[Start of Given data]

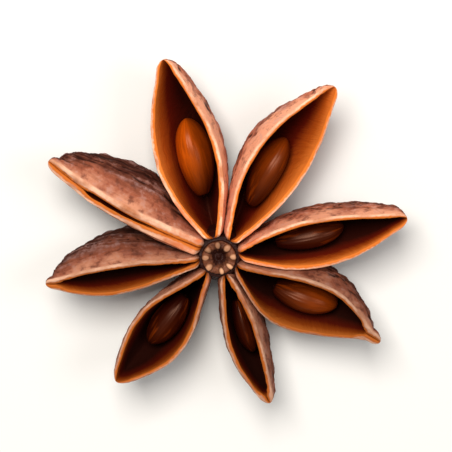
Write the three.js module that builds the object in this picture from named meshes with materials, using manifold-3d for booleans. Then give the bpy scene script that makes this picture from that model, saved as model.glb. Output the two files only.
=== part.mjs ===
// Star anise pod: a dried fruit of eight woody, boat-shaped carpels round a short column,
// with a flattened glossy seed lying in six of them.
// Millimetres, +Z up. The origin is on the column's axis, at the level the pod rests on.

import * as THREE from 'three';
import { mergeVertices } from 'three/addons/utils/BufferGeometryUtils.js';
import Module from 'manifold-3d';

// Column: the boss in the middle that carries the carpels
const COLUMN_TOP = 7.3;
const COLUMN_FOOT = 1.9;
const BOSS_RADIUS = 1.62;
const GROOVE_RADIUS = 1.98;
const GROOVE_DEPTH = 0.75;
const CORE_RADIUS = 2.5;
const CORE_SLOPE = 0.9;
const BOSS_BEVEL = 0.15;
const PIT_RADIUS = 1.0;
const PIT_FLOOR_RADIUS = 0.45;
const PIT_DEPTH = 0.8;
const PIT_BUMP_RADIUS = 0.2;
const PIT_BUMP_HEIGHT = 0.2;
const COLUMN_SIDES = 24;

// Knobs: one for each carpel, in a ring on the boss, a little clockwise of the carpel's heading
const KNOB_RADIUS = 0.36;
const KNOB_RING_RADIUS = 1.34;
const KNOB_SHIFT = -8;
const KNOB_SUNK = 0.18;
const KNOB_SIDES = 8;
const KNOB_RINGS = 6;

// Stalk stub: the broken end of the stalk under the column
const STUB_RADIUS = 1.25;
const STUB_NECK_RADIUS = 1.0;

// Carpel wall and rim
const RIM_HEIGHT = 7.5;
const HUB_RADIUS = 1.8;
const BEAK_LIP_WIDTH = 0.32;
const LIP_CROWN = 0.1;
const WALL = 0.62;
const FLOOR = 0.8;
const SUTURE_HALF_WIDTH = 0.07;
const SUTURE_DEPTH = 0.35;
const KEEL_POINT = 1.3;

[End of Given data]

## Goal
Repeat the whole listing exactly, keeping every line intact.

## Correct response
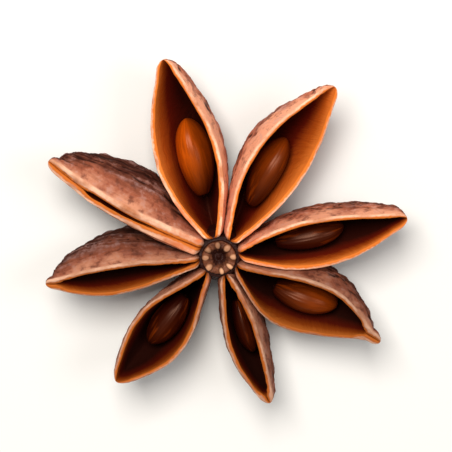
Write the three.js module that builds the object in this picture from named meshes with materials, using manifold-3d for booleans. Then give the bpy scene script that makes this picture from that model, saved as model.glb. Output the two files only.
=== part.mjs ===
// Star anise pod: a dried fruit of eight woody, boat-shaped carpels round a short column,
// with a flattened glossy seed lying in six of them.
// Millimetres, +Z up. The origin is on the column's axis, at the level the pod rests on.

import * as THREE from 'three';
import { mergeVertices } from 'three/addons/utils/BufferGeometryUtils.js';
import Module from 'manifold-3d';

// Column: the boss in the middle that carries the carpels
const COLUMN_TOP = 7.3;
const COLUMN_FOOT = 1.9;
const BOSS_RADIUS = 1.62;
const GROOVE_RADIUS = 1.98;
const GROOVE_DEPTH = 0.75;
const CORE_RADIUS = 2.5;
const CORE_SLOPE = 0.9;
const BOSS_BEVEL = 0.15;
const PIT_RADIUS = 1.0;
const PIT_FLOOR_RADIUS = 0.45;
const PIT_DEPTH = 0.8;
const PIT_BUMP_RADIUS = 0.2;
const PIT_BUMP_HEIGHT = 0.2;
const COLUMN_SIDES = 24;

// Knobs: one for each carpel, in a ring on the boss, a little clockwise of the carpel's heading
const KNOB_RADIUS = 0.36;
const KNOB_RING_RADIUS = 1.34;
const KNOB_SHIFT = -8;
const KNOB_SUNK = 0.18;
const KNOB_SIDES = 8;
const KNOB_RINGS = 6;

// Stalk stub: the broken end of the stalk under the column
const STUB_RADIUS = 1.25;
const STUB_NECK_RADIUS = 1.0;

// Carpel wall and rim
const RIM_HEIGHT = 7.5;
const HUB_RADIUS = 1.8;
const BEAK_LIP_WIDTH = 0.32;
const LIP_CROWN = 0.1;
const WALL = 0.62;
const FLOOR = 0.8;
const SUTURE_HALF_WIDTH = 0.07;
const SUTURE_DEPTH = 0.35;
const KEEL_POINT = 1.3;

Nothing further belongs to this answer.